Theology for the dying and the dead
Death has been on my mind for more than a year. I can trace its shadow back to a strange origin: The birth of my daughter.
I think about it every night, as we put her to bed. We help Olivia into her pajamas, watch her brush her teeth, read "Goodnight Moon" together, and say a prayer. The lights go out. The rocking chair creaks, Olivia sighs in her sleep, and my own mortality grips me. And holding her there in the darkness, I'm filled with a holy ache. The close of the evening is one tiny goodbye in a lifelong string of goodbyes.
I can't help but whisper Jesus' name. I hold my daughter tight, and I cling to the Gospel all the tighter.
"A theologian is born by living, nay dying and being damned, not by thinking, reading, or speculating," wrote Martin Luther. His words reflect the profound mystery: The kingdom of eternal life is hidden in dying and death. Here, the power of God is revealed to us through littleness, lostness, lastness, and leastness. It's revealed to us in a homeless carpenter, cast out by the outcast and crucified by the criminals.

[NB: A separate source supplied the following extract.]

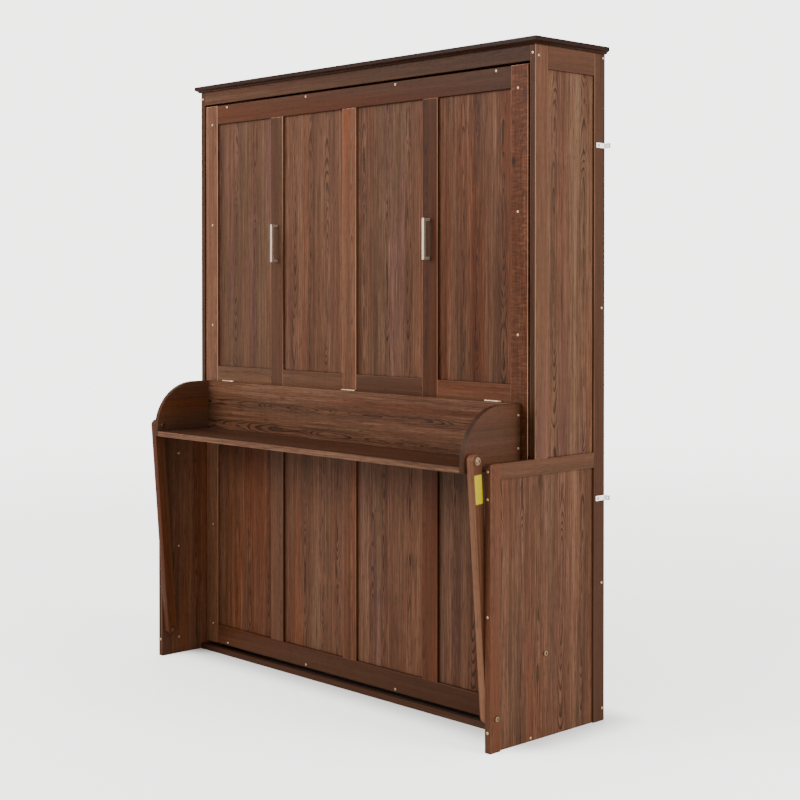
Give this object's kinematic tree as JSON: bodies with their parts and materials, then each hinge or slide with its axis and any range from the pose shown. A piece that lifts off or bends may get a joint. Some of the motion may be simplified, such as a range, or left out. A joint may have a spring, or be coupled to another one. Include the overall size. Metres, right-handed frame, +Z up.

It was this losing-as-winning Gospel that repelled even those closest to Christ. What kind of God comes to earth to save it from certain damnation and gets Himself killed? This stuff does not make for good action movies.
Saint Paul makes this life-through-deathness the climax of his letter to the Romans, intimately tying the work of the Spirit to the death of the flesh:
We know that the whole creation has been groaning as in the pains of childbirth right up to the present time. Not only so, but we ourselves, who have the firstfruits of the Spirit, groan inwardly as we wait eagerly for our adoption as sons, the redemption of our bodies. For in this hope we were saved. But hope that is seen is no hope at all. Who hopes for what he already has? But if we hope for what we do not yet have, we wait for it patiently.
And later:
Who shall separate us from the love of Christ? Shall trouble or hardship or persecution or famine or nakedness or danger or sword? As it is written: "For your sake we face death all day long; we are considered as sheep to be slaughtered." No, in all these things we are more than conquerors through him who loved us. For I am convinced that neither death nor life, neither angels nor demons, neither the present nor the future, nor any powers, neither height nor depth, nor anything else in all creation, will be able to separate us from the love of God that is in Christ Jesus our Lord.
I draw attention to "in all these things" -- and specifically the word "in" -- because this passage is easy to misread. Paul isn't speaking as if we were an undefeated football team, plowing over our impending slaughter without a scratch. Instead, he points out that it is in our very sheepish slaughter that we are conquerors through Christ--the Lamb of God who was first slaughtered for our sake.
I am in no way saying that we somehow pay for our sin with our individual deaths, as Christ paid for the world's sin with His own death. Rather, we are brought through death (by the death of Christ), and into resurrection (in the resurrection of Christ) so that our bodies may be redeemed. Christ blazed the trail, and the Spirit carries us along down that same path, washed in his blood the whole way.
This eschatology must inform our preaching of the Law: Its fulfillment is tied up in this trail-blazing suffering, death, burial and resurrection I've been harping on. Too often, we tend to use the various uses of the Law like the blades of a pocket knife--pulling them out to tackle whatever situation is at hand. But the Law is not so easily divided. The Law certainly gives us directions--the so-called "third use"--but the roadmap laid out is inseperable from its final destination: the grave. The struggles, sufferings, and death we face along the way aren't merely the deterrents of the world, they are the divine vocation God has called us to.
To put it succinctly for other Lutherans, this is the theology of the Cross. And it turns the whole world on its head. Any shred of safety we used to try and find in "doing the right thing" has been torn from beneath us, so that all we have left to lean on is Christ's looming death--and the blazing hope beyond it. "But hope that is seen is no hope at all."
In the end then, I savor these quiet moments I spend holding my daughter. With each passing moment, each fading goodbye, each final word, and that one final breath, the kingdom unfolds before us.